The site’s disappearance left a gap in the available online coverage of Palm Bay’s history. The mainstream coverage is dominated by city-government materials (which emphasize the official narrative), real estate marketing materials (which emphasize the city’s current strengths), and news coverage (which is current-events-focused rather than historical). The kind of historical-research-with-an-editorial-frame coverage that the prior site provided has been absent since 2017.
We are not trying to replicate the prior site’s coverage. We are trying to fill the broader gap that exists for primary-source-based historical writing about Palm Bay.
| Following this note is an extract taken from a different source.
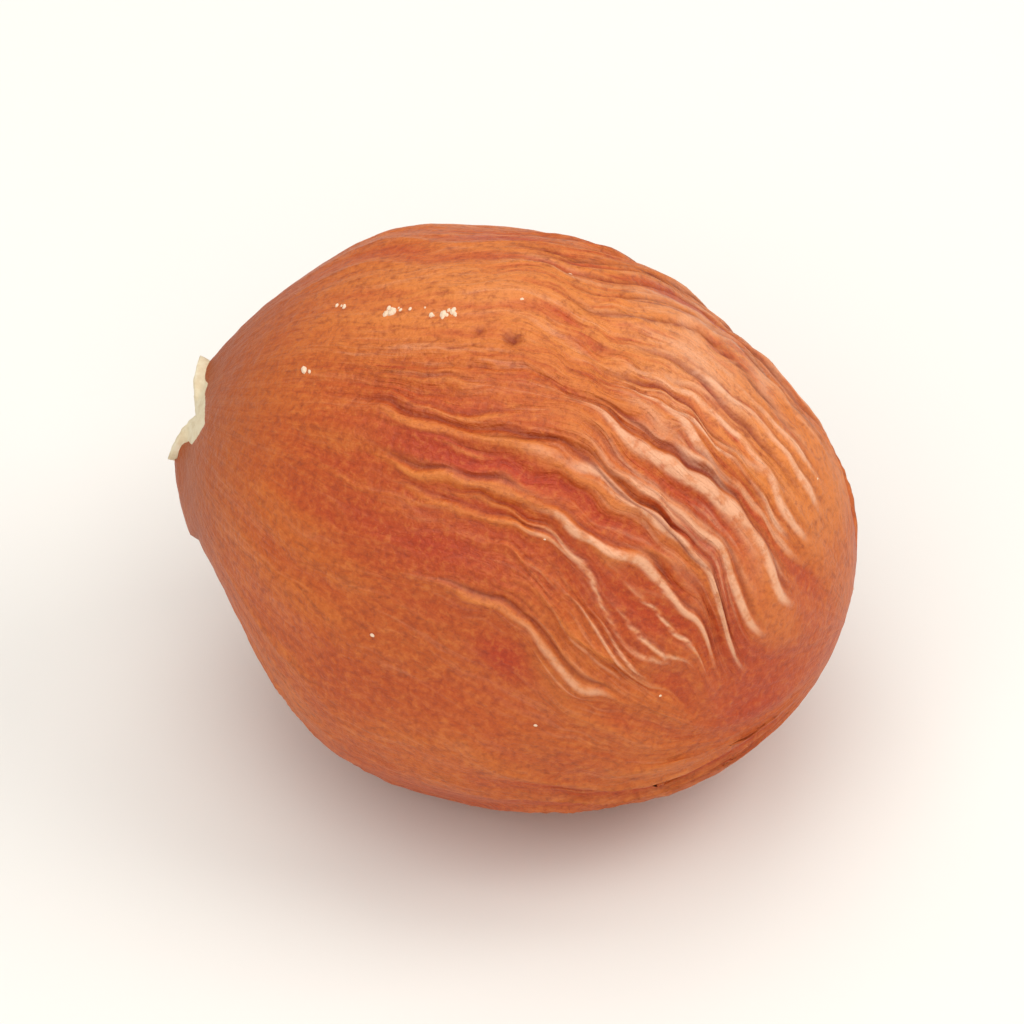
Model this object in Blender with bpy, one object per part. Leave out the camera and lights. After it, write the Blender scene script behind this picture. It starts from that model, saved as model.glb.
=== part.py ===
"""A shelled hazelnut kernel in its brown skin, lying on its side.

The kernel grew as one piece, so it is one solid: a plump body, drawn out to a
short broken root tip at one end and blunt at the other, with the folds of its
dried skin standing out of it. Its length lies along X, with the tip at -X and
a little raised. It rests on a small flat spot at Z 0, and the origin is in the
middle of its footprint.
"""

import math

import bmesh
import bpy
from mathutils import Matrix, Vector, noise

MM = 0.001

# Overall size, over the skin
LENGTH = 17.1 * MM
WIDTH = 14.0 * MM
HEIGHT = 13.6 * MM

# Outline: two superellipse halves that meet at the thickest place
BELLY_PLACE = 0.50
TIP_HALF_POWER = 1.78
BLUNT_HALF_POWER = 2.05

# Root tip: a flat oval stub, broken off short, on a beak that widens into the body
STUB_LENGTH = 0.40 * MM
STUB_HALF_WIDTH = 1.40 * MM
STUB_HALF_THICKNESS = 0.70 * MM
STUB_TURN = math.radians(38)
STUB_STEPS = 3
STUB_RIM_SHARE = 0.92
STUB_ROUNDING = 0.6
BEAK_REACH = 0.20
BEAK_FLARE = 12.0
BEAK_BLEND_POWER = 3

# Lobes round the section: how many, how high, where
LOBES = (
    (2, 0.016, math.radians(70)),
    (3, 0.020, math.radians(20)),
    (5, 0.008, math.radians(110)),
)
LOBE_TWIST = math.radians(35)
LOBES_IN_FULL = 0.3

# Broad swellings, and hollows below 0: along, turn, reach along, reach round, height
SWELLINGS = (
    (0.15, math.radians(45), 0.12, math.radians(30), 0.80 * MM),
    (0.11, math.radians(-135), 0.07, math.radians(30), -0.45 * MM),
    (0.34, math.radians(-135), 0.12, math.radians(26), 0.42 * MM),
    (0.75, math.radians(50), 0.20, math.radians(38), -0.55 * MM),
    (0.52, math.radians(-78), 0.24, math.radians(17), -0.26 * MM),
    (0.72, math.radians(150), 0.20, math.radians(24), -0.38 * MM),
    (0.34, math.radians(85), 0.22, math.radians(22), -0.28 * MM),
)

# Lines of the folds: from the tip to a point beside the blunt end, wavering on their way
FOLD_POLE_TURN = math.radians(-100)
FOLD_POLE_SHIFT = 0.5
FOLD_BEND_START = 0.5
FOLD_BEND_END = 0.95
WAVER = math.radians(4.5)
WAVERS_ALONG = 6.0
WAVERS_ROUND = 2.0

# Fine folds: crests crowded round the section and drawn out along the length
FOLD_HEIGHT = 0.24 * MM
FOLD_CROWDING = 5.2
FOLD_RUN = 1.6
FOLD_SHARPNESS = 2.2
FOLD_CREST_POWER = 1.6
FOLD_WANDER = 0.16
WANDERS_ROUND = 1.7
WANDERS_ALONG = 6.8

# Where the fine folds are strong or faint
STRENGTH_ROUND = 0.9
STRENGTH_ALONG = 3.6
STRENGTH_SHIFT = Vector((7, 3, 1))
STRENGTH_RANGE = (-0.35, 0.30)
FAINT_FOLD_SHARE = 0.45
FOLDS_START = 0.03
FOLDS_IN_FULL = 0.30
FOLDS_WANE = 0.86

# Bold crests: turn at the belly, start and end along the length, height
BOLD_CRESTS = (
    (math.radians(-63), 0.27, 0.82, 0.20 * MM),
    (math.radians(-47), 0.33, 0.84, 0.15 * MM),
    (math.radians(-40), 0.24, 0.90, 0.22 * MM),
    (math.radians(-30), 0.18, 0.94, 0.30 * MM),
    (math.radians(-18), 0.38, 0.96, 0.26 * MM),
    (math.radians(-8), 0.55, 0.96, 0.14 * MM),
    (math.radians(-1), 0.60, 0.96, 0.12 * MM),
    (math.radians(17), 0.45, 0.94, 0.12 * MM),
    (math.radians(52), 0.20, 0.85, 0.20 * MM),
    (math.radians(71), 0.35, 0.94, 0.26 * MM),
    (math.radians(84), 0.16, 0.80, 0.20 * MM),
    (math.radians(103), 0.30, 0.92, 0.28 * MM),
    (math.radians(124), 0.22, 0.74, 0.18 * MM),
    (math.radians(-146), 0.40, 0.92, 0.18 * MM),
)
CREST_HALF_WIDTH = 0.30 * MM
CREST_FADE = 0.16

# Patches where the skin lies smooth: along, turn, reach along, reach round, share of folds gone
SMOOTH_PATCHES = (
    (0.24, math.radians(-5), 0.24, math.radians(26), 0.75),
    (0.40, math.radians(-104), 0.30, math.radians(32), 0.80),
    (0.60, math.radians(180), 0.26, math.radians(34), 1.0),
)

# How the kernel lies
TIP_LIFT = math.radians(10)
REST_SPOT_DEPTH = 0.22 * MM

# Mesh
SEGMENTS_ROUND = 184
RINGS = 28

SKIN_COLOUR = (0.52, 0.20, 0.075, 1.0)
SKIN_ROUGHNESS = 0.55


def clear_scene():
    for obj in list(bpy.data.objects):
        bpy.data.objects.remove(obj)


def smooth_step(low, high, value):
    """0 at low, 1 at high and an S curve between."""
    share = min(max((value - low) / (high - low), 0.0), 1.0)
    return share * share * (3 - 2 * share)


def bump(distance, reach):
    """A bell of height 1 that has fallen to a third at its reach."""
    return math.exp(-((distance / reach) ** 2))


def angle_between(a, b):
    return (a - b + math.pi) % (2 * math.pi) - math.pi


def noise_at(along, line, rounds, run, shift=Vector()):
    """Smooth noise over the skin, which changes so much round the section and along the length."""
    return noise.noise(Vector((rounds * math.cos(line), rounds * math.sin(line), run * along)) + shift)


def belly_radius(along):
    """Radius as a share of the thickest one, at a share of the body's length."""
    if along < BELLY_PLACE:
        reach, power = (BELLY_PLACE - along) / BELLY_PLACE, TIP_HALF_POWER
    else:
        reach, power = (along - BELLY_PLACE) / (1 - BELLY_PLACE), BLUNT_HALF_POWER
    return max(1 - reach**power, 0.0) ** (1 / power)


def stub_radius(turn):
    """Radius of the root tip's oval section."""
    across = math.cos(turn - STUB_TURN) / STUB_HALF_WIDTH
    through = math.sin(turn - STUB_TURN) / STUB_HALF_THICKNESS
    return 1 / math.hypot(across, through)


def section_radius(turn):
    """Radius of the body's oval section, with turn measured from straight up."""
    across = math.sin(turn) / (WIDTH / 2)
    upright = math.cos(turn) / (HEIGHT / 2)
    return 1 / math.hypot(across, upright)


def lobe_share(along, turn):
    return sum(
        height * math.cos(count * (turn - place) + LOBE_TWIST * along)
        for count, height, place in LOBES
    )


def swelling(along, turn):
    return sum(
        height * bump(along - place, reach) * bump(angle_between(turn, side), spread)
        for place, side, reach, spread, height in SWELLINGS
    )


def fold_turn(along, line):
    """Turn of a fold line at a share of the length. The line is named by its turn at the belly."""
    shift = FOLD_POLE_SHIFT * smooth_step(FOLD_BEND_START, FOLD_BEND_END, along)
    pole = Vector((math.sin(FOLD_POLE_TURN), math.cos(FOLD_POLE_TURN))) * shift
    heading = Vector((math.sin(line), math.cos(line)))
    aside = pole.dot(heading)
    at = pole + heading * (math.sqrt(aside**2 + 1 - shift**2) - aside)
    return math.atan2(at.x, at.y) + WAVER * noise_at(along, line, WAVERS_ROUND, WAVERS_ALONG)


def fine_folds(along, line):
    """Crests that wander, part, meet and fade, from 0 to 1."""
    side = line + FOLD_WANDER * noise_at(along, line, WANDERS_ROUND, WANDERS_ALONG)
    dent = abs(noise_at(along, side, FOLD_CROWDING, FOLD_RUN))
    crest = max(1 - FOLD_SHARPNESS * dent, 0.0) ** FOLD_CREST_POWER
    patch = noise_at(along, line, STRENGTH_ROUND, STRENGTH_ALONG, STRENGTH_SHIFT)
    strong = smooth_step(*STRENGTH_RANGE, patch)
    return crest * (FAINT_FOLD_SHARE + (1 - FAINT_FOLD_SHARE) * strong)


def bold_crests(along, line):
    """Height of the few strong crests."""
    total = 0.0
    for side, start, end, height in BOLD_CRESTS:
        apart = angle_between(line, side) * belly_radius(along) * WIDTH / 2
        rise = smooth_step(start, start + CREST_FADE, along)
        fall = smooth_step(end, end - CREST_FADE, along)
        total += height * bump(apart, CREST_HALF_WIDTH) * rise * fall
    return total


def folded_share(along, turn):
    """How far the folds stand out here: 1 in full, 0 where the skin lies smooth."""
    share = smooth_step(FOLDS_START, FOLDS_IN_FULL, along) * smooth_step(1.0, FOLDS_WANE, along)
    for place, side, reach, spread, gone in SMOOTH_PATCHES:
        share *= 1 - gone * bump(along - place, reach) * bump(angle_between(turn, side), spread)
    return share


def smooth_radius(along, turn):
    """Distance from the kernel's axis to its skin, before the folds."""
    full = belly_radius(along) * section_radius(turn)
    full *= 1 + lobe_share(along, turn) * smooth_step(0.0, LOBES_IN_FULL, along)
    beak = stub_radius(turn) * (1 + BEAK_FLARE * along) * smooth_step(BEAK_REACH, 0.0, along)
    power = BEAK_BLEND_POWER
    radius = (full**power + beak**power) ** (1 / power)
    return radius + swelling(along, turn) * belly_radius(along)


def point_at(x, radius, turn):
    """A point round the X axis. Turn 0 is straight up."""
    return Vector((x, radius * math.sin(turn), radius * math.cos(turn)))


def fold_lines():
    return [2 * math.pi * step / SEGMENTS_ROUND for step in range(SEGMENTS_ROUND)]


def stub_ring(share):
    """A ring of the root tip's rounded end, at a share of the way out to its rim."""
    angle = share * math.pi / 2
    size = STUB_RIM_SHARE * math.sin(angle) ** STUB_ROUNDING
    x = STUB_LENGTH * (1 - math.cos(angle)) * STUB_RIM_SHARE
    return [point_at(x, size * stub_radius(line), line) for line in fold_lines()]


def skin_ring(along):
    """A ring of the skin. Its points lie on the fold lines, so the folds keep their crests."""
    x = STUB_LENGTH + (LENGTH - STUB_LENGTH) * along
    points = []
    for line in fold_lines():
        turn = fold_turn(along, line)
        folds = FOLD_HEIGHT * (fine_folds(along, line) - 0.5) + bold_crests(along, line)
        radius = smooth_radius(along, turn) + folds * folded_share(along, turn)
        points.append(point_at(x, radius, turn))
    return points


def kernel_rings():
    """Rings of points from the end of the root tip to the blunt end."""
    stub = [stub_ring(step / STUB_STEPS) for step in range(1, STUB_STEPS + 1)]
    skin = [skin_ring((1 - math.cos(math.pi * step / RINGS)) / 2) for step in range(RINGS)]
    return stub + skin


def build_body(bm):
    """Joins the rings with quads and closes both ends on a point."""
    rows = [[bm.verts.new(point) for point in ring] for ring in kernel_rings()]
    for near, far in zip(rows, rows[1:]):
        for step in range(SEGMENTS_ROUND):
            after = (step + 1) % SEGMENTS_ROUND
            bm.faces.new((near[step], near[after], far[after], far[step]))
    tip = bm.verts.new((0.0, 0.0, 0.0))
    blunt = bm.verts.new((LENGTH, 0.0, 0.0))
    for step in range(SEGMENTS_ROUND):
        after = (step + 1) % SEGMENTS_ROUND
        bm.faces.new((tip, rows[0][after], rows[0][step]))
        bm.faces.new((blunt, rows[-1][step], rows[-1][after]))
    bmesh.ops.recalc_face_normals(bm, faces=bm.faces)


def lay_down(bm):
    """Turns the body as it lies and cuts the small flat spot that it rests on."""
    bmesh.ops.rotate(bm, verts=bm.verts, matrix=Matrix.Rotation(TIP_LIFT, 3, "Y"))
    lowest = min(v.co.z for v in bm.verts)
    cut = bmesh.ops.bisect_plane(
        bm,
        geom=bm.verts[:] + bm.edges[:] + bm.faces[:],
        plane_co=(0, 0, lowest + REST_SPOT_DEPTH),
        plane_no=(0, 0, -1),
        clear_outer=True,
    )
    rim = [e for e in cut["geom_cut"] if isinstance(e, bmesh.types.BMEdge)]
    bmesh.ops.edgeloop_fill(bm, edges=rim)


def centre_on_footprint(bm):
    """Puts the origin in the middle of the kernel's box, at the height of its flat spot."""
    low = Vector([min(v.co[axis] for v in bm.verts) for axis in range(3)])
    high = Vector([max(v.co[axis] for v in bm.verts) for axis in range(3)])
    middle = (low + high) / 2
    bmesh.ops.translate(bm, verts=bm.verts, vec=(-middle.x, -middle.y, -low.z))


def skin_material():
    material = bpy.data.materials.new("kernel_skin")
    material.use_nodes = True
    shader = material.node_tree.nodes["Principled BSDF"]
    shader.inputs["Base Color"].default_value = SKIN_COLOUR
    shader.inputs["Roughness"].default_value = SKIN_ROUGHNESS
    shader.inputs["Metallic"].default_value = 0.0
    return material


def build_kernel():
    bm = bmesh.new()
    build_body(bm)
    lay_down(bm)
    centre_on_footprint(bm)
    mesh = bpy.data.meshes.new("kernel")
    bm.to_mesh(mesh)
    bm.free()
    mesh.materials.append(skin_material())
    mesh.shade_smooth()
    kernel = bpy.data.objects.new("kernel", mesh)
    bpy.context.scene.collection.objects.link(kernel)
    return kernel


clear_scene()
build_kernel()
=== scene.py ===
"""The looks of a shelled hazelnut kernel: its wrinkled skin, its broken root tip and its crumbs.

The file is laid out as a Blender add-on. Run as a script, it builds every piece round the packed
kernel, sets up the stage and hands the pieces over to the frame.
"""

import math
import random

import bmesh
import bpy
import numpy as np
from bpy.props import FloatProperty, FloatVectorProperty, IntProperty, PointerProperty
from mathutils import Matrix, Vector, noise
from mathutils.bvhtree import BVHTree


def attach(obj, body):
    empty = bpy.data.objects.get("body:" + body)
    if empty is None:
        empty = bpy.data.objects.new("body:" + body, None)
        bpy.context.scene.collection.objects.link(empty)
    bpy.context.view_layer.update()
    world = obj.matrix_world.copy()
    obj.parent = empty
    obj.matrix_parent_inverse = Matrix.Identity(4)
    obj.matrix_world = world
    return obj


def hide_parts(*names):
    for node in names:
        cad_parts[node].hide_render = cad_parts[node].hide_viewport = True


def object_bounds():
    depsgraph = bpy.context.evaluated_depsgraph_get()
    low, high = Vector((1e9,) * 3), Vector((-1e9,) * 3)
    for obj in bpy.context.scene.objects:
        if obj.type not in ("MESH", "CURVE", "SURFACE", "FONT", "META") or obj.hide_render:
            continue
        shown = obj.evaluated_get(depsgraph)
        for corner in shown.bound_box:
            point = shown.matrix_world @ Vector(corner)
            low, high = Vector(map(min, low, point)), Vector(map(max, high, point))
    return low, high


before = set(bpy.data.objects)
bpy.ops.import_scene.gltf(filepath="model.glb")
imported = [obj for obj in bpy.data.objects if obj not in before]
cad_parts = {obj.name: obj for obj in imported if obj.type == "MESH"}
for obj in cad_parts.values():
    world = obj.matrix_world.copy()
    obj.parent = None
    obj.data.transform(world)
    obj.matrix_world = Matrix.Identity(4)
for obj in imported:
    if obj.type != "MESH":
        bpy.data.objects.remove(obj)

bl_info = {
    "name": "Hazelnut kernel",
    "version": (1, 0, 0),
    "blender": (4, 5, 0),
    "location": "3D View > Sidebar > Hazelnut",
    "description": "Builds a wrinkled hazelnut kernel with its broken root tip, crumbs and a stage",
    "category": "Mesh",
}

MM = 0.001
CAD_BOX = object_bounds()
NODE = "kernel"
BODY = "root"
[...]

The prior site is one of several sources we read in preparing this site; we cite the Wayback Machine archive in this article and acknowledge it as part of the historical record.
What we believe
We believe the Ais were here for a thousand years before Europeans arrived. We believe Tillman was a real village before it became Palm Bay. We believe General Development Corporation transformed the place in ways that produced both a city and a long list of structural problems. We believe the lagoon is in trouble. We believe the city’s current residents are mostly doing their best to live in the place they’ve inherited. We believe the next chapter is being written by current choices that the historical record will eventually document.
We don’t believe Palm Bay was better in 1959. We don’t believe it’s better now. We believe it’s different, in measurable ways, and that the differences are worth understanding rather than mourned or celebrated.
That’s the editorial frame. It will not satisfy nostalgists who want elegies. It will not satisfy boosters who want celebrations. It tries to satisfy readers who want accurate history with honest editorial framing. That’s the audience we’re writing for. If you’re one of them, thank you for reading.